Harvard Professor Emeritus Alan Dershowitz said he is "thrilled" with Elon Musk's takeover of Twitter and insisted the Tesla CEO will protect free speech on the platform.

The Trump impeachment attorney also applauded Special Council John Durham for his probe into the 2016 Clinton campaign during an interview with "Just the News – Not Noise" on Thursday.

Speaking about Musk's deal with Twitter, Dershowitz said, "I'm thrilled by this purchase."

He feels optimistic about the free flow of ideas with the platform under new ownership.

"I think it will open up Twitter to more free speech," he said, adding that he has an op-ed coming out on Thursday about it.

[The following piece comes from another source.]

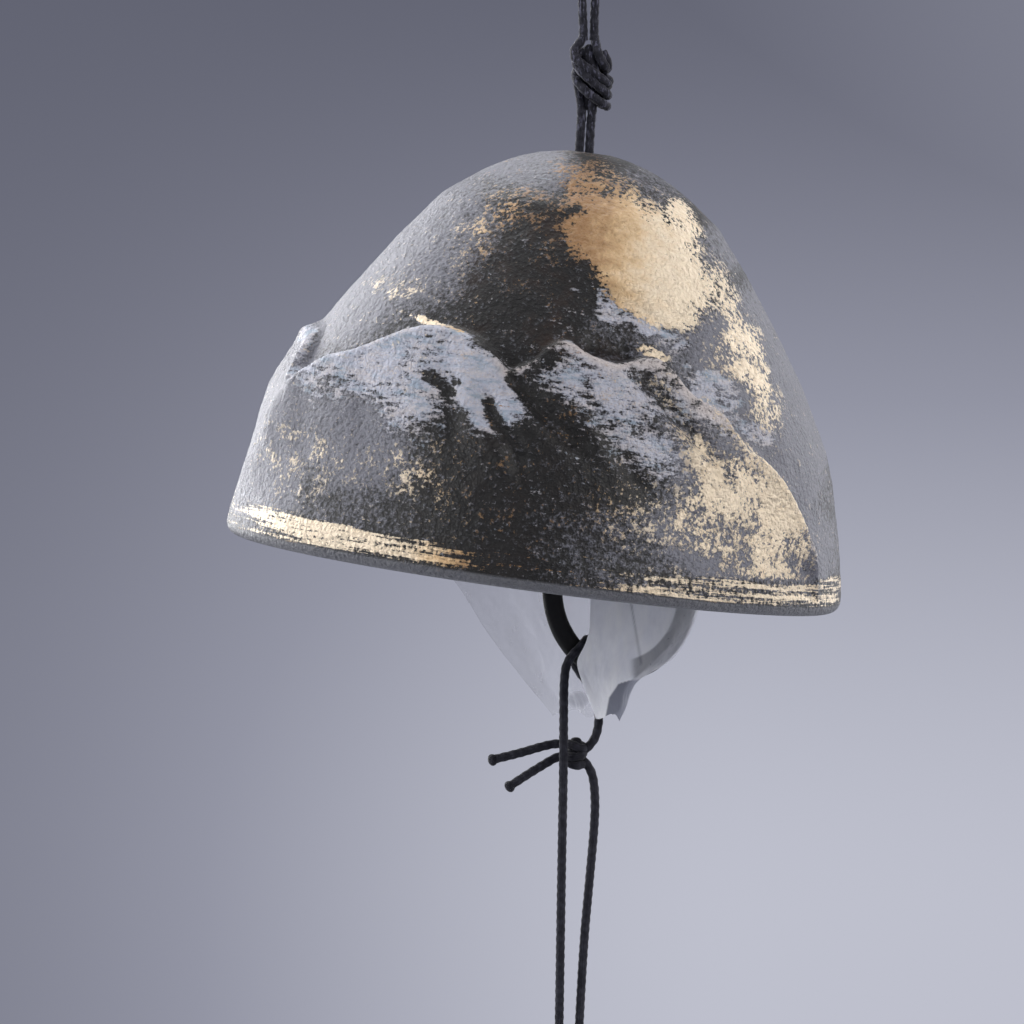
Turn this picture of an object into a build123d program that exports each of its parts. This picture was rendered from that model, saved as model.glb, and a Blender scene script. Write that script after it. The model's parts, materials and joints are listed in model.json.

Dershowitz predicted that Musk "will follow the principles of the First Amendment for Twitter." This means that the platform would allow any speech that does not constitute active incitement to violence, child pornography, or other things not protected by the First Amendment.

"All the left wants – the hard left wants – is free speech for me, but not for thee. They're a bunch of hypocrites," he said.

Dershowitz went as far as saying, "Nazis have a right to be on Twitter," but added that "we have a right to answer them and we have a right to expose them as Nazis."

An ardent supporter of the First Amendment, he said, "That's what free speech is about."

"Just the News – Not Noise" co-host Amanda Head asked Dershowitz for his thoughts on the Durham investigation into the Clinton campaign.

"I think the most important thing is that Durham has enormous credibility," the former professor said. "He creates a barrier to the need for an independent counsel for those who say we need to appoint an independent counsel. The answer is we already have one. His name is Durham. He's very independent. He doesn't seem partisan."

Durham should be allowed to continue with his investigation, Dershowitz said, adding that the special counsel has "stood up against" partisan weaponization of the legal system.